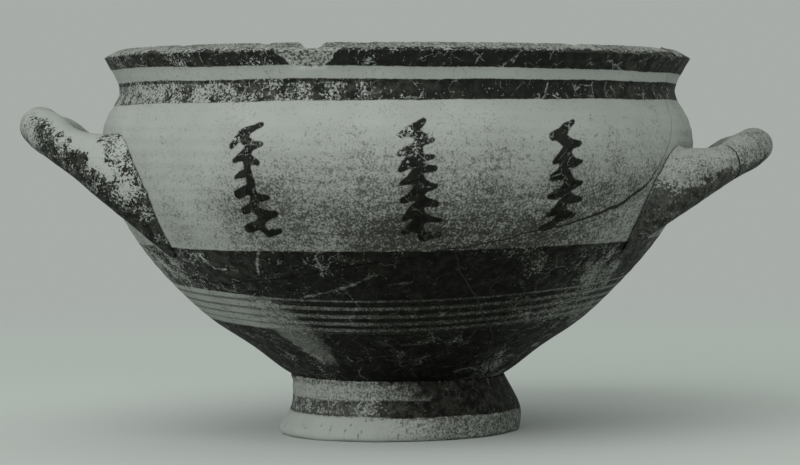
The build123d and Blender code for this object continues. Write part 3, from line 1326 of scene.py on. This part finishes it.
@dataclass(frozen=True)
class RootMarks:
    """Pale marks that roots left on the lower bowl, by bearing in degrees and height in mm."""

    runs: tuple = (
        ((-47.6, 47.9), (-46.1, 45.2), (-44.8, 44.0), (-41.4, 43.9)),
        ((-29.6, 49.1), (-30.9, 47.2), (-32.8, 42.9)),
        ((-17.3, 47.4), (-16.7, 45.5), (-16.8, 43.0)),
        ((-24.1, 37.3), (-18.2, 38.5), (-11.4, 40.3), (-6.5, 42.6), (-4.1, 43.4)),
        ((-69.6, 44.7), (-66.6, 42.8), (-62.3, 41.5)),
        ((1.0, 20.3), (7.0, 20.8), (12.0, 22.1)),
        ((27.3, 17.5), (33.9, 18.4), (42.5, 17.3)),
        ((10.3, 28.5), (12.3, 25.2), (16.4, 25.7), (18.6, 25.6), (19.6, 28.3), (21.1, 25.6)),
        ((23.4, 26.1), (23.9, 29.0), (26.8, 28.7)),
        ((-5.7, 25.8), (-1.9, 24.7), (1.7, 21.9)),
        ((1.5, 25.0), (5.8, 25.2), (9.7, 25.8)),
        ((-1.7, 40.9), (3.2, 41.4)),
        ((-11.2, 53.8), (-12.5, 46.5)),
        ((131.0, 44.0), (138.0, 41.0), (149.0, 43.5), (157.0, 42.0)),
        ((-160.0, 24.0), (-150.0, 22.5), (-143.0, 26.0)),
        ((178.0, 46.0), (172.0, 41.0), (174.0, 37.0)),
    )
    highest: float = 56.0
    far: float = 6.0

    def distance(self, mesh: bpy.types.Mesh) -> np.ndarray:
        """How far each vertex lies from the nearest mark.

        Args:
            mesh: the mesh, before it leans.

        Returns:
            The distances in mm, at most far.
        """
        at = coordinates(mesh) / MM
        nearest = np.full(len(at), self.far)
        low = at[:, 2] < self.highest
        spots, found = at[low], nearest[low]
        skin = BOWL.outside(BOWL.skin_count) / MM
        for run in self.runs:
            degrees, height = np.array(run).T
            bearing, radius = np.radians(degrees), np.interp(height, skin[:, 1], skin[:, 0])
            points = np.column_stack([radius * np.sin(bearing), -radius * np.cos(bearing), height])
            for start, end in zip(points, points[1:]):
                found = np.minimum(found, run_gap(spots, start, end)[0])
        nearest[low] = found
        return nearest


@dataclass(frozen=True)
class LipFlake:
    """The flake gone from the front of the lip: corners as bearing in degrees and height in mm.

    The notch that it left in the lip's edge is from one bearing to another, down to a height.
    """

    corners: tuple = ((-25.2, 99.5), (-19.4, 92.7), (-13.6, 92.7), (-8.6, 99.5))
    notch: tuple = (-18.2, -14.4, 97.2)
    notch_share: float = 0.85
    depth: float = 0.75 * MM
    arc_per_degree: float = 1.31
    far: float = 4.0

    def distance(self, bearing: np.ndarray, height: np.ndarray) -> np.ndarray:
        """How far outside the flake each place is, in mm, and below 0 inside it.

        Args:
            bearing: angle from the front, in radians.
            height: height up the bowl, in metres.

        Returns:
            The distances, at most far either way.
        """
        at = np.column_stack([np.degrees(bearing) * self.arc_per_degree, height / MM])
        corners = np.array(self.corners) * (self.arc_per_degree, 1.0)
        outside = np.full(len(at), -np.inf)
        for start, end in zip(corners, np.roll(corners, -1, axis=0)):
            run = (end - start) / np.linalg.norm(end - start)
            outside = np.maximum(outside, (at - start) @ np.array([run[1], -run[0]]))
        return np.clip(outside, -self.far, self.far)

    def notched(self, bearing: np.ndarray, height: np.ndarray) -> np.ndarray:
        """How far the lip's edge has come down in the notch.

        Args:
            bearing: angle from the front, in radians.
            height: height up the bowl, in metres.

        Returns:
            The distances, in metres.
        """
        low, high, top = self.notch
        degrees = np.degrees(bearing)
        after = smooth_step(degrees, low - 0.8, low + 0.5)
        before = smooth_step(-degrees, -high - 0.8, -high + 0.5)
        return after * before * np.clip(height / MM - top, 0, 2) * self.notch_share * MM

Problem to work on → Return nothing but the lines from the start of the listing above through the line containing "mesh: the mesh, before it leans.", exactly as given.

The answer →
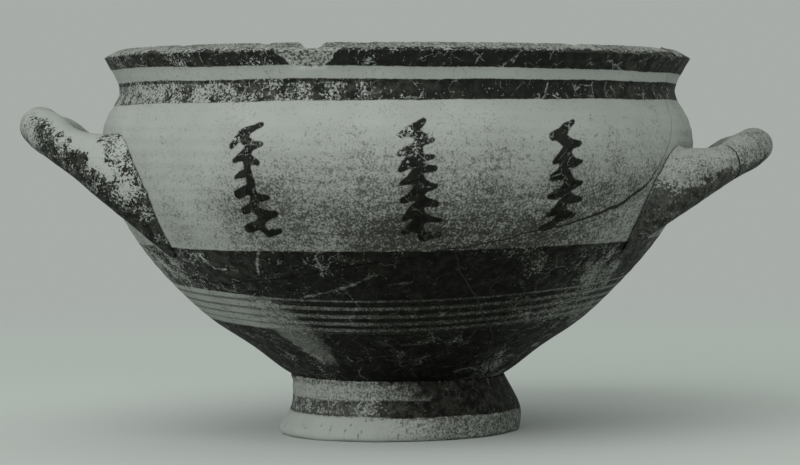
The build123d and Blender code for this object continues. Write part 3, from line 1326 of scene.py on. This part finishes it.
@dataclass(frozen=True)
class RootMarks:
    """Pale marks that roots left on the lower bowl, by bearing in degrees and height in mm."""

    runs: tuple = (
        ((-47.6, 47.9), (-46.1, 45.2), (-44.8, 44.0), (-41.4, 43.9)),
        ((-29.6, 49.1), (-30.9, 47.2), (-32.8, 42.9)),
        ((-17.3, 47.4), (-16.7, 45.5), (-16.8, 43.0)),
        ((-24.1, 37.3), (-18.2, 38.5), (-11.4, 40.3), (-6.5, 42.6), (-4.1, 43.4)),
        ((-69.6, 44.7), (-66.6, 42.8), (-62.3, 41.5)),
        ((1.0, 20.3), (7.0, 20.8), (12.0, 22.1)),
        ((27.3, 17.5), (33.9, 18.4), (42.5, 17.3)),
        ((10.3, 28.5), (12.3, 25.2), (16.4, 25.7), (18.6, 25.6), (19.6, 28.3), (21.1, 25.6)),
        ((23.4, 26.1), (23.9, 29.0), (26.8, 28.7)),
        ((-5.7, 25.8), (-1.9, 24.7), (1.7, 21.9)),
        ((1.5, 25.0), (5.8, 25.2), (9.7, 25.8)),
        ((-1.7, 40.9), (3.2, 41.4)),
        ((-11.2, 53.8), (-12.5, 46.5)),
        ((131.0, 44.0), (138.0, 41.0), (149.0, 43.5), (157.0, 42.0)),
        ((-160.0, 24.0), (-150.0, 22.5), (-143.0, 26.0)),
        ((178.0, 46.0), (172.0, 41.0), (174.0, 37.0)),
    )
    highest: float = 56.0
    far: float = 6.0

    def distance(self, mesh: bpy.types.Mesh) -> np.ndarray:
        """How far each vertex lies from the nearest mark.

        Args:
            mesh: the mesh, before it leans.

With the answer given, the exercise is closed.